West Virginia Geological and Economic Survey's Coal Sourcing Program: Helping Consumers Find the Right Coal
Carl J. Smith, Gayle H. McColloch, Jr., Michael E. Hohn, Kenneth C. Ashton
As part of the West Virginia Geological and Economic Survey's statewide geological mapping program, extensive work has been conducted to map and characterize the state's 62 minable seams. The latest effort, a coal resources study, has shown that the coals exhibit a wide diversity of quality.
Approximately 6,000 coal samples have been analyzed, and a computer data base of coal-quality information is now maintained. The data base has been used to statistically describe the coals of West Virginia. It has also been used to plot or develop equations to help understand the interrelationships among various parameters of coal quality in West Virginia.
We used the data base to develop a growing series of computer-generated regional coal-quality maps (scale, 1:500,000). Geostatistical analysis of coal-quality data helps us determine whether sufficient geographic control is available for mapping, and improves the usefulness of maps drawn. A map of estimated variance reveals areas of poor control; we can then attempt to sample these areas further.

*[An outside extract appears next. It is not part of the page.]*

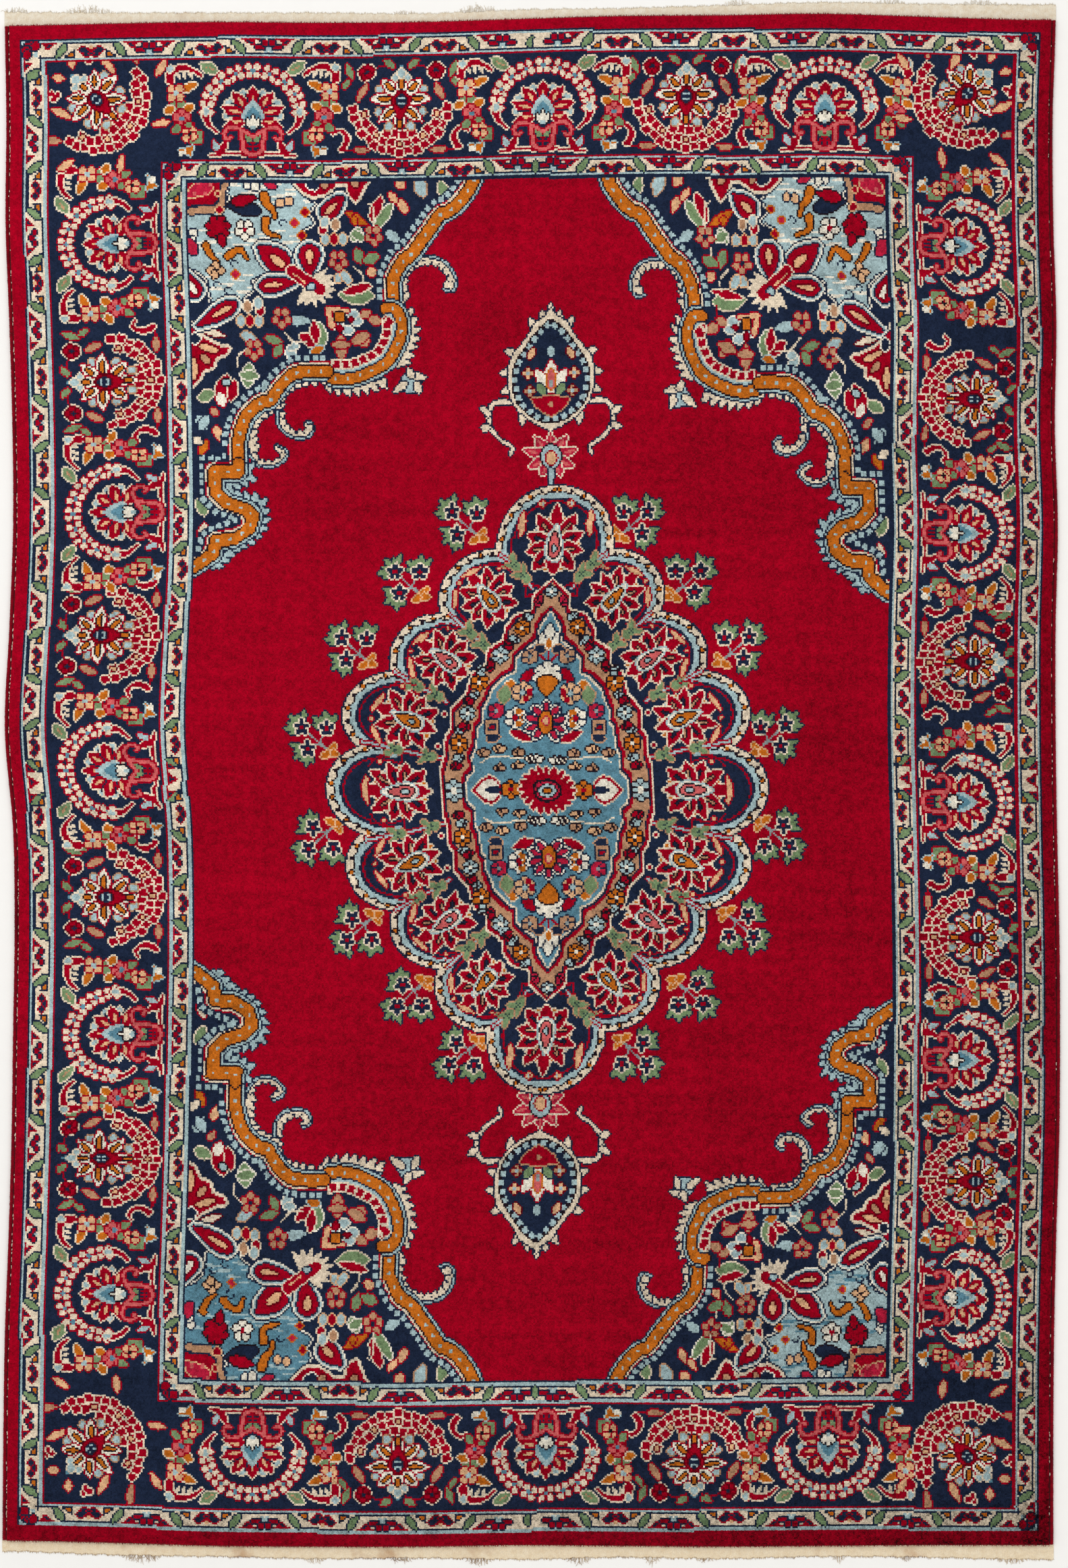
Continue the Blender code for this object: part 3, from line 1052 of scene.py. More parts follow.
        spot.fill(spot.oval(18, 15, 2.0) | spot.oval(17, 6, 1.4), "ra")
        spot.blossom(17, 25, 7, 4.4, 2.4, "rkr", 4.4)
        spot.fill(spot.petal((18, 29), (20, 36), 4.0), "rk")
        spot.blossom(32, 26, 5, 3.5, 2.2, "ikr", 1.5)
        for line, width in ((((43, 7), (45, 12), (48, 15), (49, 20)), 5.0), (((44, 21), (44, 27), (52, 30)),
                4.4), (((10, 35), (13, 41), (17, 44)), 3.8), (((22, 41), (29, 37), (33, 43)), 4.2)):
            spot.fill(spot.band(line, width, 1.4), "ok")
        for turn in (0, 90, 180, 250):
            spot.fill(spot.lens((15, 49), ray(5, -turn, 15, 49), 3), "ak")
        spot.fill(spot.petal((41, 16), (22, 12), 7.4), "nk")
        spot.fill(spot.petal((25, 11), (39, 8), 5.4), "rk")
        for u, v, wool in ((26, 51, "x"), (60, 22, "x"), (66, 16, "r"), (64, 29, "r")):
            spot.fill(spot.oval(u, v, 1.6), wool + "o")
        for u, v in ((52, 11), (57, 10), (34, 1), (38, 2), (3, 28), (2, 32)):
            spot.fill(spot.oval(u, v, 2.0, 2.4), ("a" if u > 45 else "i") + "n")
        spot.fill(spot.petal((43, -2), (50, 3), 4.6), "xn")
        spot.fill(spot.petal((-2, 32), (5, 40), 7), "xn")
        for u, v in ((54, 22), (26, 45), (22, 60), (16, 57)):
            spot.fill(spot.band([(u - 1, v + 2), (u - 2.4, v), (u, v - 2), (u + 2, v)], 0.9), "n")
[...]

The data base has been used to search for all samples that meet certain specifications required by potential customers for West Virginia coal. These specifications can either be analytical parameters contained in the data base, or any parameter that can be calculated from the data base. The result is a listing of samples having the desired parameters, with areas and seams that meet the specifications. A target-point map also can be computer generated, showing the locations of samples meeting certain specifications.
AAPG Search and Discovery Article #91043©1986 AAPG Annual Convention, Atlanta, Georgia, June 15-18, 1986.